Puzhu (lit. 'Worm') is a 2022 Indian Malayalam-language psychological drama film directed by debutante Ratheena and jointly written by Harshad and Suhas-Sharfu. The film stars Mammootty, Appunni Sasi and Parvathy Thiruvothu in the lead roles. Cinematography of the film is handled by Theni Eswar and the film score and songs are composed by Jakes Bejoy.

Principal photography began on 17 August 2021 in Ernakulam, Kerala. The film was scheduled to release in theatres in the first half of 2022. Later, it was released on streaming on SonyLIV. It premiered on 12 May 2022. The film received mixed reviews from critics, with praise for Mammootty's performance but criticized its story, writing, concept and screenplay.

==Plot==
Kuttan is a high-ranking IPS officer and a widower who belongs to a Brahmin community and stays in a luxury flat along with his son, Kichu. Kuttan is an irritable, provokable and hot tempered man who completely avoids someone whose behaviour is annoying, irritating or provocative to him especially when it comes to some young women or young girls and he does not give a thought or consideration about what other people think. He is somewhat a complete introvert who has only a small circle of close friends and acquaintances and does not like to socialize too much. His somewhat overprotective nature and authoritative methods suffocate Kichu, who wishes his father to die. Kuttan starts to feel that someone is trying to kill him and is suspicious of everyone around him except his friends and close ones whom he trusts. His paranoia is accentuated when his younger sister, Bharati, comes to stay in a nearby flat along with her theatre artist husband, Kuttappan. Kuttan shares a problematic relationship with Bharati, as she had eloped with Kuttappan, who is from an oppressed caste. Kuttan's hatred and bigotry result in him unleashing his rage and losing his sanity.

== Production ==
===Development===
On 8 March 2021 (Working Women's Day), makers announced the film through social media by sharing the title poster.

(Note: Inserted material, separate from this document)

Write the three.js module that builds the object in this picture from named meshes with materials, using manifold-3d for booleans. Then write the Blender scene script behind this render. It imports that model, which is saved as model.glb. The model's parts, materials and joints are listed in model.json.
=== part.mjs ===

The audience will be shocked to see the kind of character Mammootty is playing in ‘Puzhu’. It is a kind of character he has never played before. And it is a film that aligns with the kind of political thoughts and gender politics I believe in.
— Parvathy Thiruvothu, The Cue

Puzhu is a debut direction of Ratheena who has previously worked as the executive producer of Parvathy-starrer Uyare, aside from associating with filmmakers such as Revathi. The film was to be produced by S. George under the banner Cyn-Cyl Celluloid and distributed by Dulquer Salmaan's home banner Wayfarer Films. Deepu Joseph was announced as the editor while Manu Jagadh was in charge of the art department. Vishnu Govind and Sree Shankar of Sound Factor were to be working on the sound design. Veteran production controller Badusha was roped in with Renish Abdulkhader, Rajesh Krishna, and Shyam Mohan as executive producers.

===Filming===
Principal photography began on 17 August 2021 with a switch-on ceremony held at Ernakulam, Kerala. Mammootty joined the sets of the film on 10 September 2021. A first look poster of the film was released on 18 September 2021. On 15 October 2021, Mammootty informed the completion of shoot by sharing a group photo with the crew members through his social media account.

== Release ==
Puzhu was scheduled to release in theatres in the first half of 2022. Later, It was announced that the film would be skipping the theatrical release and option for a direct-to-digital release. Puzhu had its world premiere on SonyLIV on 12 May 2022 in Malayalam, Hindi, Kannada, Tamil and Telugu languages.

== Reception ==
In a review rating it 4 out of 5 stars, Anna M. M. Vetticad of Firstpost wrote, “Puzhu's flaws cannot be taken lightly, yet the film is stunning for so many reasons, making Ratheena one of the most significant voices to emerge from Indian cinema in recent years." Anna M. M. Vetticad ranked it seventh on her year-end list of best Malayalam films on Firstpost. Manoj Kumar R of The Indian Express rated it 4 out of 5 stars and wrote that the film "Puzhu distinguishes itself from other movies that examine the dehumanizing effects of the caste system by being completely non-judgemental. Mammootty is a revelation. If not for the camera's power to capture the minute details of faces, the hatred that Mammootty showcases with the little twitch of his eyes and lips would have escaped our naked eyes. Mammootty delivers a moving performance as a man with a questionable and even condemnable worldview".

The Hindus S. R. Praveen reviewed that "Mammootty's menacing presence anchors this important debut film with few failings" and added "It is always a joy to see superstars breaking out of the tiresome mould that they have been caught in for years, and rediscovering their sparkling abilities which endeared them to the audience in the first place". The News Minute in its review said, "Ratheena, the director, could not have made a better debut", adding that "Another plot device that seems to distract you from the otherwise captivating script is the overuse of theatre. Drama trying to be too dramatic, years after theatre found new pathways. But Puzhu is still going to disturb you, a lot, as it is supposed to. Vishnu Muraleedharan of Malayala Manorama wrote "It seems like Mammootty has found his calling in scripts that have its base in Mahabharata and we are not complaining. The veteran actor has performed like a dream in Puzhu." Calling the film a "disturbing mystery thriller", Kerala Kaumudi wrote that "despite its flaws, Puzhu definitely marks an exceptional directorial debut."